High‐Resolution Time‐Correlated Single‐Photon Counting Using Electro‐Optic Sampling

A simple, practical method based on electro‐optic gating is experimentally shown to improve the temporal resolution of single‐photon detection by more than 16 times. Delay times between ultrafast single photons and a reference clock are stretched by a desired programmable sampling gate factor, allowing reconstruction of delay histograms with ≈0.001 photons per pulse to within 60 ps. By transferring the bandwidth of RF electronics to single‐photon counting, complex single‐photon signals with large time‐bandwidth products > 2000 are temporally stretched up so that they can be resolved by slow detectors, irrespective of the quality of the detector instrument response function. This method is also applied to biphotons, in order to reconstruct the 2D histogram of joint detection delays with 15 times better resolution. The phenomenon of nonlocal dispersion, which is not resolvable directly with the slow detectors, is then observable to within the 98 ps level. The proof‐of‐concept demonstration uses off‐the‐shelf commercial fiber‐integrated LiNbO3 modulators and RF electronics, and the method is readily integrable on‐chip and to speeds >100 GHz, offering a practical solution to ultrafast time‐correlated single‐photon counting beyond the research laboratory.

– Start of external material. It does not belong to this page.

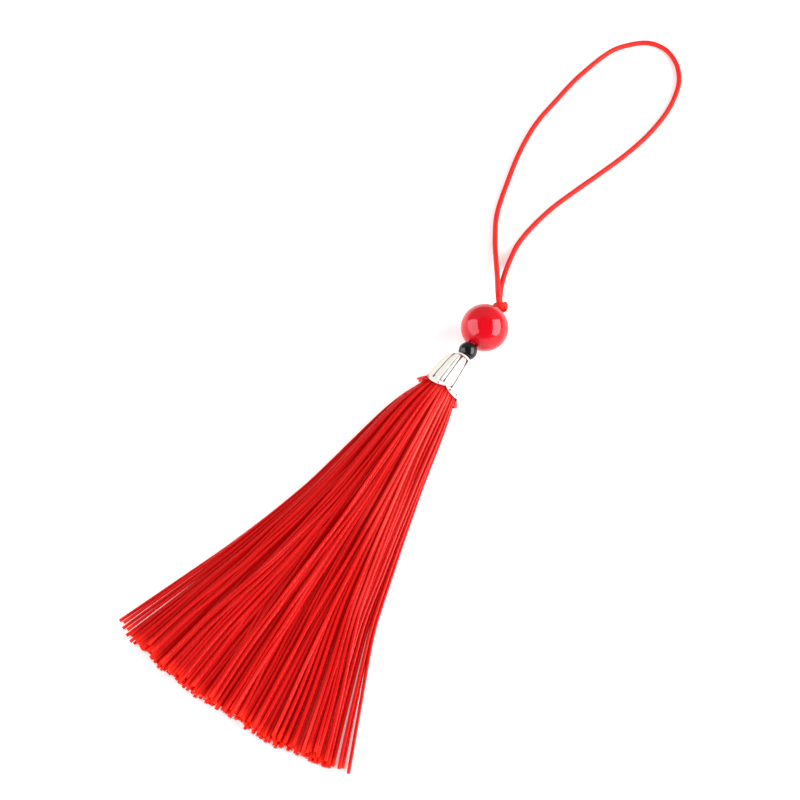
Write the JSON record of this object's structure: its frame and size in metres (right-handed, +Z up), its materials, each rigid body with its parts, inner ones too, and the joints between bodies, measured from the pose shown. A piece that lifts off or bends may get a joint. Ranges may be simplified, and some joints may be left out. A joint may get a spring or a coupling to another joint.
{
  "type": "beaded tassel",
  "caption": "Tassel pendant of fine red thread lying fanned out, with a silver petal cap, a small black bead, a larger red bead, a knot and a hanging loop of cord.",
  "frame": {"origin": "on the table, at the middle of the box round everything but the loop", "axes": "+Y along the threading axis from the cut ends to the hanging loop, +Z up from the table, +X across the fan of threads"},
  "size_m": [0.0532, 0.1887, 0.0099],
  "materials": {
    "silk_thread": "silky twisted thread",
    "silver_plate": "bright silver plate, darker in the grooves",
    "black_gloss": "polished",
    "red_gloss": "polished",
    "red_cord": "braided cord"
  },
  "bodies": {
    "tassel": {"skirt": "silk_thread", "cap": "silver_plate", "knot": "red_cord", "loop": "red_cord"},
    "black_bead": {"black_bead": "black_gloss"},
    "red_bead": {"red_bead": "red_gloss"}
  },
  "joints": [
    {"name": "red_bead_turn", "type": "hinge", "parent": "tassel", "child": "red_bead", "pos_m": [-0.00019, 0.0441, 0.00495], "axis": [0, 1, 0], "continuous": true},
    {"name": "black_bead_turn", "type": "hinge", "parent": "tassel", "child": "black_bead", "pos_m": [-0.00019, 0.03735, 0.00495], "axis": [0, 1, 0], "continuous": true}
  ]
}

A technique for high temporal resolution time‐correlated single‐photon counting is demonstrated using off‐the‐shelf components. Using slow detectors with an instrument response function spanning more than 1 ns, single‐photon waveforms are resolved to within 60 ps. The technique is extended to biphoton waveforms which are resolved to within 98 ps, allowing observation of nonlocal dispersion cancellation.